Figure 4: A transmission electron microscopy cross-section of a finished 200 mm wafer processed using silicon foundry manufacturing. The tungsten plug process used for the BEOL is used to also connect to the III-V FEOL.

As we ramp production of digitally controlled power amplifiers, we are preparing for the introduction of our next product: single-chip phased arrays for 5G/6G. Faster data rates have led to increases in wireless communication frequencies, which has had the downside of higher degrees of absorption in the atmosphere. Due to this, there’s a need to focus the transmission of high-frequency wireless signals on the cell recipient station. In the infrastructure of yesteryear, this would have been accomplished with movable dish antennas. However, that’s not feasible in consumer devices. In the likes of the smartphone, one way to electronically steer the wireless beam towards the receiver is to use a chip populated with multiple GaN HEMTs, precisely arranged at specific distances from each other on a plane. We view these single-chip phased arrays, manufactured at lower costs in silicon fabs, as crucial for expanding the deployment of high-bandwidth consumer wireless systems.

There is no doubt that the integration of III-V materials and devices into silicon integrated circuits is opening up entirely new market segments for the silicon industry. For that industry, the monolithic integration of new devices into silicon systems will define the next stage of growth, driven by miniaturisation, integration, and scaling of integrated circuits. This will create new high-growth markets, targeted by high-performance systems produced at very competitive costs.
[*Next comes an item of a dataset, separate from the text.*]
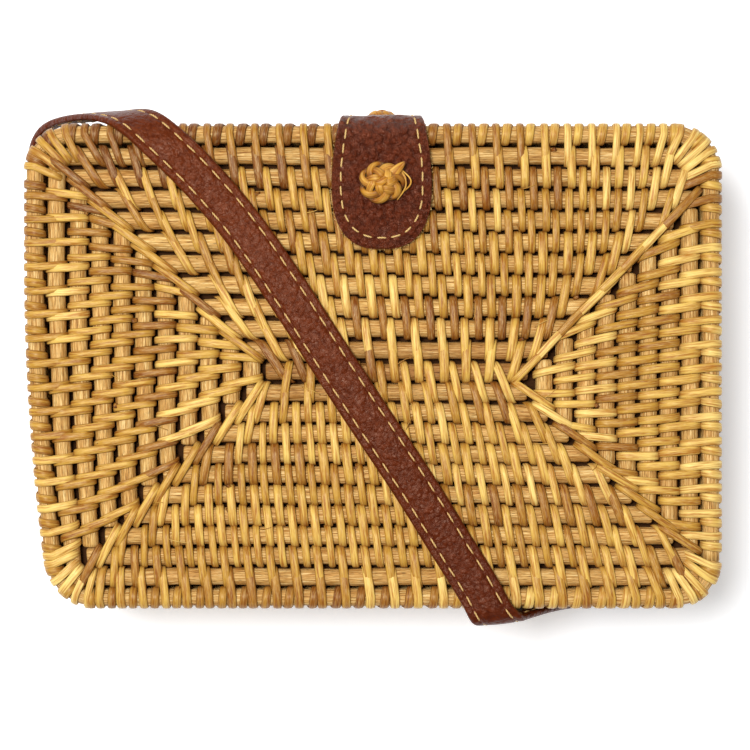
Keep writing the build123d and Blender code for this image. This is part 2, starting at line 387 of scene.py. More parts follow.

Our immediate focus is the microLED illumination and display market. According to analysis by Spherical Insights and Straits Research, this market had a value of $650 million in 2022, and is forecast to climb at a compound annual growth rate of more than 80 percent through to 2030, when it will be worth $36.5 billion. Demand is driven by the desire for brighter, more powerful display panels for consumer electronic devices, including high-end smartphones and wearable displays, such as head-mounted devices.